With a first-class candidate experience an organization can:
- Attract more applicants
- Win the war for talent
- Improve the quality of hire
- Increase brand awareness
How Knockri uses A.I. to provide a solution
Knockri leverages explainable and evidence-based AI to automate tasks, scale assessments, and mitigate bias. As a social enterprise, the company’s mission is to empower candidates with fair and equal opportunity and provide organizations with diverse top talent.
Knockri is able to automate delivering assessments and interview scheduling, stack ranking top performers. This gives valuable time back to recruiters to connect with candidates. Recruiters can now build rapport, and create as many touch points as possible to be able to drive positive experiences.
“At least 75% of candidates drop off during the application stage of the experience, and the companies that prioritize how they brand that critical handoff from job page to an application will see that number decrease.”

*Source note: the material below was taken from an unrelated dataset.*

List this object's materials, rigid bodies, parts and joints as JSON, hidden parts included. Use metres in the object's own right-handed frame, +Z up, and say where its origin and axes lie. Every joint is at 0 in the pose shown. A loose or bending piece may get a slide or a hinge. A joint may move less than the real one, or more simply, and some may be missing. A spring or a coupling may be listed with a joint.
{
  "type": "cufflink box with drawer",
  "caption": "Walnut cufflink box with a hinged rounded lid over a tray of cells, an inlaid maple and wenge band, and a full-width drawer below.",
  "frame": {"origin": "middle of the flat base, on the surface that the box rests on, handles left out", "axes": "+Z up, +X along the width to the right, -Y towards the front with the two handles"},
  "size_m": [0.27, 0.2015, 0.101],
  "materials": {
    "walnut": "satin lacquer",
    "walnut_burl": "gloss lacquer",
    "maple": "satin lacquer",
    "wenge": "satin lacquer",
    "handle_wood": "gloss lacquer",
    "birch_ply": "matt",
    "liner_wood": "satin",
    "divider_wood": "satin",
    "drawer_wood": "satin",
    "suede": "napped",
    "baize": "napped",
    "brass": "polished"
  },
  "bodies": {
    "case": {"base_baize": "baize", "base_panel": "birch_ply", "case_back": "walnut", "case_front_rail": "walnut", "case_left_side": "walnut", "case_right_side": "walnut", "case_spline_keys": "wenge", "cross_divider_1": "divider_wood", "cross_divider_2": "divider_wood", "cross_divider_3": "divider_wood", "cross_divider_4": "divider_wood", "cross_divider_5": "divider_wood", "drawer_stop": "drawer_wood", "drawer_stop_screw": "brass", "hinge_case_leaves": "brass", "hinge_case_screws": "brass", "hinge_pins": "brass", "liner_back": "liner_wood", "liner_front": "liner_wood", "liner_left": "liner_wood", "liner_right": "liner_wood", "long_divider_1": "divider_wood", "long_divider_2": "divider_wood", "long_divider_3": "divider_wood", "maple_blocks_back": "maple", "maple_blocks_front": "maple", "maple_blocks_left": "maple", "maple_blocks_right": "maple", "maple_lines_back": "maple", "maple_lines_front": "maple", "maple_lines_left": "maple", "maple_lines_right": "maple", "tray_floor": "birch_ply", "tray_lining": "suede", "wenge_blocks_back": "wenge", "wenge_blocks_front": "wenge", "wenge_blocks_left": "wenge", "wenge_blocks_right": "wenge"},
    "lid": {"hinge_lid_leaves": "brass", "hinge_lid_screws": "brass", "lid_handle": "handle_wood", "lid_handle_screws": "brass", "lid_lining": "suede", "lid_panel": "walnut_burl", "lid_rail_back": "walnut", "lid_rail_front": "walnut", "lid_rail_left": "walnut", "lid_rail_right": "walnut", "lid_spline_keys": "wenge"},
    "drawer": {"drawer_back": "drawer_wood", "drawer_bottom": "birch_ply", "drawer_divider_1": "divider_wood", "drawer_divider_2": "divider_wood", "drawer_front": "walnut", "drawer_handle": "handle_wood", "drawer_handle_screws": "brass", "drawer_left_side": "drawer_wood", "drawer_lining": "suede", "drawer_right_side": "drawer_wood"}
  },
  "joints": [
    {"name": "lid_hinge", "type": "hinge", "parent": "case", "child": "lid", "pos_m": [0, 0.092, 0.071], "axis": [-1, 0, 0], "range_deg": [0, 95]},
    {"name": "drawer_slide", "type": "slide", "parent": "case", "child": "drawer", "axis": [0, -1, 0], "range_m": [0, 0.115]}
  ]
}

The Knockri AI behavioural assessments is time-efficient and fun for candidates. A combination of video, audio, and written assessments can be completed within 15 minutes. Assessments are employer-branded and organizations are able to set the tone with warm, inviting videos and messaging. Hiring managers are able to pre-record questions to simulate in-person interviews. The assessments are convenient and low touch for candidates. Once completed, candidates are also able to complete a short review of the process. Hiring managers and recruiters will have visibility into how candidates perceive and consume their assessments.
Knockri’s automated scoring technology does not account for race, gender, sexuality, physical appearance as determining factors for the candidate’s score on the assessment. The assessment bases a candidate’s eligibility on merit to drive impactful decreases in bias.
Our co-founder Jahanzaib experienced discrimination in the hiring processes where he received no callbacks on the initial application. When he anglicized his name he received job offers from the same organizations that ignored him. How many other candidates have shared a similar experience on their professional network with peers?
In the age of digital recruitment and automation, Covid-19 has forced those of us in the human capital industry to take a long look at our processes and ask the hard questions like “how does our process make candidates feel”? If the answer is not “valued” then the time is now to look for ways to transform it.
The way you build relationships with potential hires affects your ability to attract and keep top talent, build brand awareness, and win the war for talent. It has never been more critical than now to get the hiring decision right for all applicants.